On inflation, Texas businesses anticipate price growth to ease to 2.5 percent in 2026, according to a December 2025 Texas Business Outlook Survey (TBOS) special question. This is well below their expectation of 3.1 percent growth for 2025 when asked in December 2024.
The overall 2026 price growth estimate masks some underlying differences between firms based on tariff impacts. Firms that reported being negatively affected by higher tariffs in an August 2025 TBOS special question anticipate 2.7 percent higher selling prices in 2026, while firms that said they were unaffected by higher tariffs expect price growth of just 1.5 percent (Chart 6). These latest outlooks among both groups represent an easing in price pressures compared with earlier last year, suggesting the expected disinflation is not solely tariff related.
The difference in price expectations for these two groups of firms suggests tariff cost increases have not been fully passed through to consumers. Tariff pass-through has been more protracted than expected due to frictions such as fixed-price contracts and uncertainty. Additionally, many businesses report they cannot raise prices due to weak demand or because they do not want to lose market share to competitors.
Despite a roller coaster of uncertainty and a stalled job market in 2025, a mild uptick in job growth is forecast for Texas in 2026. The job situation should improve slightly. Productivity growth will continue to support greater output, even as the labor market underperforms.
A continuing AI boom and a soaring stock market, along with pro-growth tax and regulatory changes and this summer’s FIFA World Cup games will further boost activity.

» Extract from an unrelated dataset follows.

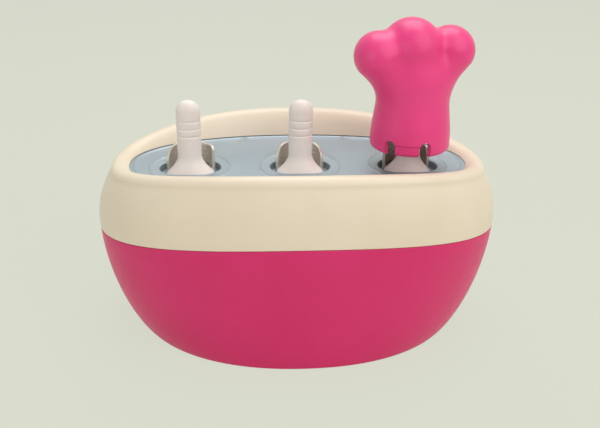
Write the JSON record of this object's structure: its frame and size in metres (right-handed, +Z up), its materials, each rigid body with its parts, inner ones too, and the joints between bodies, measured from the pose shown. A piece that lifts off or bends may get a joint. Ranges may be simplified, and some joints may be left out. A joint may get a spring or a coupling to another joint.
{
  "type": "quick ice pop maker",
  "caption": "Oval two-tone tub with an arched rim around a chilled metal tray, with upright sticks in its cups and a lobed removal tool over one of them.",
  "frame": {"origin": "on the table, under the middle of the tub", "axes": "+Z up, +X along the row of cups towards the removal tool, -Y towards the front"},
  "size_m": [0.2498, 0.1598, 0.1933],
  "materials": {
    "pink_plastic": "satin moulded pink plastic",
    "cream_plastic": "satin moulded cream plastic",
    "cast_aluminium": "fine satin coated cast metal, slightly blue",
    "guide_grey": "satin warm grey",
    "white_plastic": "off-white food-safe plastic",
    "tank_plastic": "natural moulded plastic",
    "gasket_rubber": "soft dark rubber",
    "foot_rubber": "matt dark rubber",
    "freezing_gel": "blue freezing gel",
    "insulation_foam": "closed-cell foam",
    "plug_plastic": "dark moulded plastic",
    "screw_steel": "plated steel",
    "sleeve_plastic": "off-white moulded plastic"
  },
  "bodies": {
    "tub": {"lower_shell": "pink_plastic", "base_panel": "pink_plastic", "base_screw_1": "screw_steel", "base_screw_2": "screw_steel", "base_screw_3": "screw_steel", "base_screw_4": "screw_steel", "foot_1": "foot_rubber", "foot_2": "foot_rubber", "foot_3": "foot_rubber", "foot_4": "foot_rubber", "upper_rim": "cream_plastic", "mould_tray": "cast_aluminium", "stick_guide_left": "guide_grey", "stick_guide_centre": "guide_grey", "stick_guide_right": "guide_grey", "coolant_tank": "tank_plastic", "tray_gasket": "gasket_rubber", "coolant_fill": "freezing_gel", "insulation_liner": "insulation_foam", "filler_plug": "plug_plastic", "plug_seal_ring": "gasket_rubber", "tray_screw_1": "screw_steel", "tray_screw_2": "screw_steel", "tray_screw_3": "screw_steel", "tray_screw_4": "screw_steel", "tray_screw_5": "screw_steel", "tray_screw_6": "screw_steel"},
    "left_stick": {"stick_left": "white_plastic"},
    "centre_stick": {"stick_centre": "white_plastic"},
    "right_stick": {"stick_right": "white_plastic"},
    "tool_sleeve": {"tool_thread_sleeve": "sleeve_plastic"},
    "tool": {"tool_grip": "pink_plastic"}
  },
  "joints": [
    {"name": "stick_left_lift", "type": "slide", "parent": "tub", "child": "left_stick", "axis": [0, 0, 1], "range_m": [0, 0.09]},
    {"name": "stick_centre_lift", "type": "slide", "parent": "tub", "child": "centre_stick", "axis": [0, 0, 1], "range_m": [0, 0.09]},
    {"name": "stick_right_lift", "type": "slide", "parent": "tub", "child": "right_stick", "axis": [0, 0, 1], "range_m": [0, 0.09]},
    {"name": "tool_lift", "type": "slide", "parent": "right_stick", "child": "tool_sleeve", "axis": [0, 0, 1], "range_m": [0, 0.05]},
    {"name": "tool_turn", "type": "hinge", "parent": "tool_sleeve", "child": "tool", "pos_m": [0.0674, -0.007, 0.153], "axis": [0, 0, 1], "continuous": true}
  ]
}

Meanwhile, low oil prices and a depressed housing market will drag on the region. Other concerns that bear watching include safety net cuts and federal funding reductions, especially involving health care and education, areas where Texas lags other large states. Meanwhile, review of the United States-Mexico-Canada Agreement, scheduled this summer, casts uncertainty over the future of the North American trade agreement upon which many Texas businesses rely.